The Boulder Genealogical Society is here to help you with your family history no matter where you are researching. We also contribute to the greater genealogical community through local history research.
Society meetings are free and open to the public
on the first Tuesday of each month at 7:00 pm
350 Ponca Place, Boulder
We meet in the 4th floor Assembly Room. To reach this room, enter through the Ponca Place lobby and sign in at the table. Take the elevator at the back of the lobby up to the 4th floor. Upon exiting the elevator, turn left (south). The Assembly Room will be on your left.
Note: Frasier is in the midst of a major building project and your usual parking place may not be available. Plan to arrive early to find a spot. Consider carpooling.
The most difficult part of genealogical research for African Americans is finding and correctly identifying enslaved ancestors and their owners. Researching the slavery era requires time, patience, determination, and perseverance.

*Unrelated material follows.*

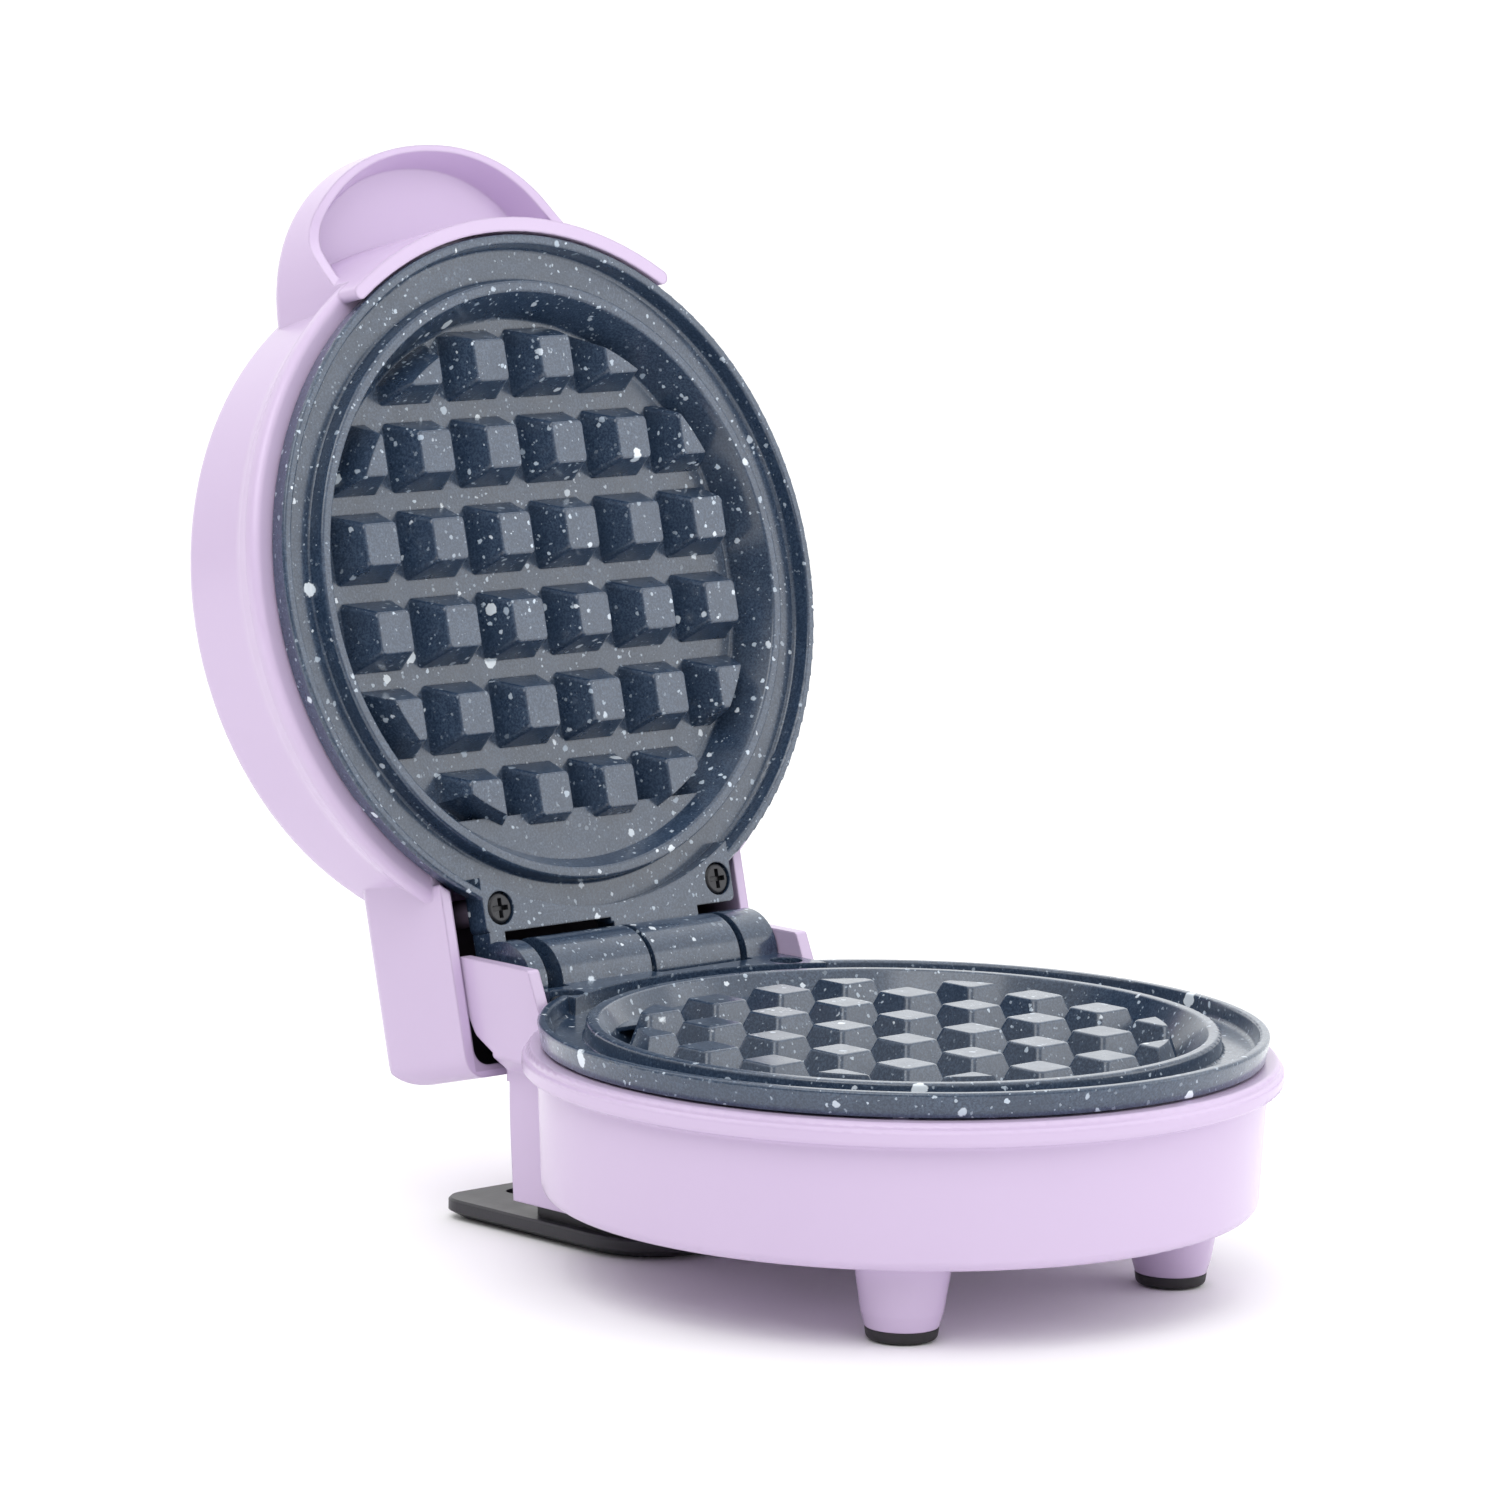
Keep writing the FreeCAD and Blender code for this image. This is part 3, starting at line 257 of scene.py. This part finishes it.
rubber = moulded("black_rubber", (0.018, 0.017, 0.019), (0.026, 0.025, 0.027), (0.55, 0.7),
                 0.00004, 1800.0)
cream_plastic = moulded("cream_block", (0.78, 0.75, 0.66), (0.72, 0.69, 0.6), (0.35, 0.45))
lead_cover = moulded("lead_cover", (0.80, 0.79, 0.74), (0.74, 0.73, 0.68), (0.4, 0.5))
sleeve = moulded("black_sleeve", (0.02, 0.02, 0.022), (0.03, 0.03, 0.032), (0.42, 0.55),
                 0.00005, 2200.0)
stone_coating = stone("stone_coating")
zinc = metal("zinc_steel", (0.62, 0.63, 0.64), (0.54, 0.55, 0.57), (0.24, 0.40))
dark_screw = metal("black_screw", (0.016, 0.017, 0.021), (0.026, 0.027, 0.032), (0.24, 0.36),
                   metallic=0.3)
pin_steel = metal("pin_steel", (0.56, 0.56, 0.57), (0.48, 0.48, 0.50), (0.20, 0.34), (1, 9, 9))
sheet = metal("shield_sheet", (0.78, 0.79, 0.80), (0.70, 0.71, 0.73), (0.28, 0.42), (1, 14, 1))
sheath = metal("heater_sheath", (0.30, 0.27, 0.24), (0.20, 0.19, 0.20), (0.38, 0.55))
phenolic = moulded("phenolic", (0.05, 0.045, 0.045), (0.07, 0.06, 0.055), (0.35, 0.5))


def lens_material():
    m = Mat("lens_orange")
    m.feed("Base Color", m.mix(m.ramp(m.noise(300.0), 0.3, 0.7), (0.85, 0.18, 0.03), (0.75, 0.12, 0.02)))
    m.feed("Roughness", m.ramp(m.noise(200.0), 0.3, 0.7, 0.06, 0.14))
    m.set(Transmission_Weight=0.5, IOR=1.49)
    m.bump(m.cells(900.0)[0], 0.00006, 0.8)
    return m


def lamp_material():
    m = Mat("lamp_glass")
    m.feed("Base Color", m.mix(m.ramp(m.noise(400.0), 0.3, 0.7), (0.92, 0.90, 0.86), (0.86, 0.82, 0.76)))
    m.feed("Roughness", m.ramp(m.noise(250.0), 0.3, 0.7, 0.03, 0.08))
    m.set(Transmission_Weight=0.85, IOR=1.5)
    return m


lens_orange = lens_material()
lamp_glass = lamp_material()

FINISH = {
    "base_shell": shell_lilac, "lid_shell": lilac_lid, "base_cover": shell_lilac,
    "foot_tips": rubber, "cord_wrap_plate": black_plastic, "cord_inlet_bush": rubber,
    "lower_grill_plate": stone_coating, "upper_grill_plate": stone_coating,
    "terminal_block": cream_plastic, "hinge_pin": pin_steel,
    "indicator_lens": lens_orange, "neon_lamp": lamp_glass,
    "lower_tab_screws": dark_screw, "upper_tab_screws": dark_screw}
for side in ("lower", "upper"):
    FINISH[side + "_heater"] = sheath
    FINISH[side + "_heat_shield"] = sheet
    FINISH[side + "_thermostat"] = phenolic
for name, node in nodes.items():
    if name in FINISH:
        material = FINISH[name]
    elif "sleeve" in name:
        material = sleeve
    elif "lead" in name:
        material = lead_cover
    else:
        material = zinc
    node.data.materials.clear()
    node.data.materials.append(material.m)


# ---------------------------------------------------------------- stage, camera, light
def area(name, size, at, look, watts):
    light = bpy.data.lights.new(name, "AREA")
    light.shape = "RECTANGLE"
    light.size, light.size_y = size
    light.energy = watts
    o = bpy.data.objects.new(name, light)
    bpy.context.scene.collection.objects.link(o)
    o.location = at
    o.rotation_euler = (Vector(look) - Vector(at)).to_track_quat("-Z", "Y").to_euler()


FLOOR_HALF = 40.0
FLOOR_GAP = 0.2 * MM                # keeps the feet's faces clear of the floor


def floor():
    m = Mat("pale_floor")
    tone = m.ramp(m.noise(3.0, 2.0), 0.3, 0.7)
    m.feed("Base Color", m.mix(tone, (0.96, 0.96, 0.96), (0.95, 0.95, 0.955)))
    m.set(Roughness=0.9, Specular_IOR_Level=0.1)
    mesh = bpy.data.meshes.new("floor")
    corners = [(x * FLOOR_HALF, y * FLOOR_HALF, 0) for x, y in ((-1, -1), (1, -1), (1, 1), (-1, 1))]
    mesh.from_pydata(corners, [], [(0, 1, 2, 3)])
    mesh.materials.append(m.m)
    o = bpy.data.objects.new("floor", mesh)
    o.location.z = -FLOOR_GAP
    bpy.context.scene.collection.objects.link(o)


CAMERA_AZIMUTH = -43.623            # degrees, as are the next two
CAMERA_ELEVATION = 8.168
CAMERA_ROLL = 1.072
CAMERA_DISTANCE = 1.09532           # from the middle of the lower plate's lip
CAMERA_ACROSS = -0.025513
CAMERA_UP = 0.045313
LENS_MM = 158.1
SENSOR_MM = 36.0


def camera():
    azimuth = math.radians(CAMERA_AZIMUTH)
    elevation = math.radians(CAMERA_ELEVATION)
    roll = math.radians(CAMERA_ROLL)
    flat = math.cos(elevation)
    back = Vector((math.sin(azimuth) * flat, -math.cos(azimuth) * flat, math.sin(elevation)))
    level = Vector((math.cos(azimuth), math.sin(azimuth), 0))
    up = back.cross(level)
    right = level * math.cos(roll) + up * math.sin(roll)
    top = up * math.cos(roll) - level * math.sin(roll)
    place = back * CAMERA_DISTANCE + right * CAMERA_ACROSS + top * CAMERA_UP
    place += Vector((0, PLATE_Y, LIP_Z))
    data = bpy.data.cameras.new("camera")
    data.lens = LENS_MM
    data.sensor_width = SENSOR_MM
    data.clip_start = 0.05
    o = bpy.data.objects.new("camera", data)
    o.matrix_world = Matrix((
        (right.x, top.x, back.x, place.x), (right.y, top.y, back.y, place.y),
        (right.z, top.z, back.z, place.z), (0, 0, 0, 1)))
    bpy.context.scene.collection.objects.link(o)
    bpy.context.scene.camera = o


class Sky:
    """World light with a strength that depends on direction, and plain white where it is seen."""

    def __init__(self):
        world = bpy.data.worlds.new("studio")
        world.use_nodes = True
        self.t = world.node_tree
        self.direction = self.t.nodes.new("ShaderNodeTexCoord").outputs["Generated"]
        self.background = self.t.nodes["Background"]
        bpy.context.scene.world = world

    def math(self, op, a, b):
        n = self.t.nodes.new("ShaderNodeMath")
        n.operation = op
        for i, v in enumerate((a, b)):
            if isinstance(v, bpy.types.NodeSocket):
                self.t.links.new(v, n.inputs[i])
            else:
                n.inputs[i].default_value = v
        return n.outputs[0]

    def lobe(self, towards, start, full, strength):
        """Strength that grows smoothly from cosine start to cosine full about a direction."""
        dot = self.t.nodes.new("ShaderNodeVectorMath")
        dot.operation = "DOT_PRODUCT"
        self.t.links.new(self.direction, dot.inputs[0])
        dot.inputs[1].default_value = Vector(towards).normalized()
        ramp = self.t.nodes.new("ShaderNodeMapRange")
        ramp.interpolation_type = "SMOOTHSTEP"
        self.t.links.new(dot.outputs["Value"], ramp.inputs[0])
        for i, v in enumerate((start, full, 0.0, strength)):
            ramp.inputs[1 + i].default_value = v
        return ramp.outputs[0]

    def light(self, base, lobes):
        total = base
        for lobe in lobes:
            total = self.math("ADD", total, self.lobe(*lobe))
        seen = self.t.nodes.new("ShaderNodeLightPath").outputs["Is Camera Ray"]
        total = self.math("MAXIMUM", total, seen)
        self.t.links.new(total, self.background.inputs[1])
        self.background.inputs[0].default_value = (1.0, 1.0, 1.0, 1.0)


def studio():
    """Soft light: bright above and behind, dimmer in front and at the left, and two soft boxes."""
    Sky().light(0.72, (
        ((0, 0, 1), 0.1, 0.9, 0.70),
        ((0.68, 0.72, 0.1), 0.3, 0.95, 0.45),
        ((-0.68, -0.72, -0.1), 0.3, 0.95, -0.22),
        ((-1, 0.1, 0), 0.25, 0.95, -0.50)))
    aim = (0, 0.02, 0.08)
    area("high_left_box", (1.1, 1.0), (-0.95, -0.45, 1.25), aim, 8.0)
    area("right_box", (0.9, 0.8), (0.93, -0.92, 0.38), aim, 3.2)
    bpy.context.scene.view_settings.view_transform = "Standard"


floor()
camera()
studio()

This lecture will help you to identify the clues and resources needed to recreate the journey from slavery to freedom. Case studies will be used to illustrate how different methods and resources help connect former slave(s) to their slave holding families.
Deborah A. Abbott, PhD, is a professional genealogist, specializing in African American research, manuscript collections and genealogy methodology. She is an instructor as well as the coordinator for the African American tracts at IGHR (University of Georgia in Athens) and GRIP (LaRoche University in Pittsburgh). She is an instructor at SLIG in Salt Lake City, UT, and TIGHR in Dallas, TX. Dr, Abbott is a member of NGS, APG and GSG. A Cleveland, OH native, she is a life member of Alpha Kappa Alpha Sorority, Inc., The Tuskegee University National Alumni Association, and Antioch Baptist Church in Cleveland.
Members may register with the link provided in the BGS newsletter. A registration link will be provided here on August 15th. The Zoom link will be sent in the registration confirmation email.
Landowners but legal laymen, America’s early justices of the peace served up ground-level justice and local governance, creating records unparalleled for genealogists.
The Legal Genealogist Judy G. Russell is a genealogist with a law degree who provides expert guidance through the murky territory where law and family history intersect. An internationally-known lecturer and award-winning writer, she holds credentials as a Certified Genealogist® and Certified Genealogical Lecturer℠ from the Board for Certification of Genealogists®. Her blog is at https://www.legalgenealogist.com.
Members may register with the link provided in the BGS newsletter. A registration link will be provided here on September 15th. The Zoom link will be sent in the registration confirmation email.
In this presentation, we will look at the three different approaches DNA testing companies use to find family relationships, exploring Ancestry “Thru-lines”, MyHeritage “Theories of Family Relativity”, and 23andMe “Your Family Tree.” We will briefly look at some third-party tools that help build tree information from DNA test results and discuss how each can be useful to advance your research.
Glenn York is an avid genealogist with decades of research experience at numerous facilities across the United States. An early user of technology in genealogy, Glenn used computer bulletin board systems to communicate with other genealogists in the 1980s, and began researching by pouring over microfilm at the National Archives and reading books at the Library of Congress while living in the Washington DC area.
Over the years, Glenn has gained extensive experience in genetic genealogy, and works with all major DNA testing companies. He was first tested in 2005, and he currently manages DNA tests for over 30 family members.
Glenn’s formal education includes a bachelor’s degree in Social Science and a master’s degree in Telecommunications. He has completed eight courses of the Salt Lake Institute of Genealogy (SLIG) and Genealogical Research Institute of Pittsburg (GRIP) and has participated in many genealogy conferences and seminars.
Glenn currently serves as President of the Larimer County Genealogical Society and is the Colorado Council of Genealogical Societies’ delegate to the National Genealogical Society. He is a member of the Association of Professional Genealogists, National Genealogical Society, and many other genealogical and historical societies.
Glenn facilitates monthly DNA study groups for two area genealogical societies, teaches genealogy classes, and volunteers at a local library to help people with genealogy research. Glenn has assisted many in discovering their biological families through his understanding of genetic genealogy.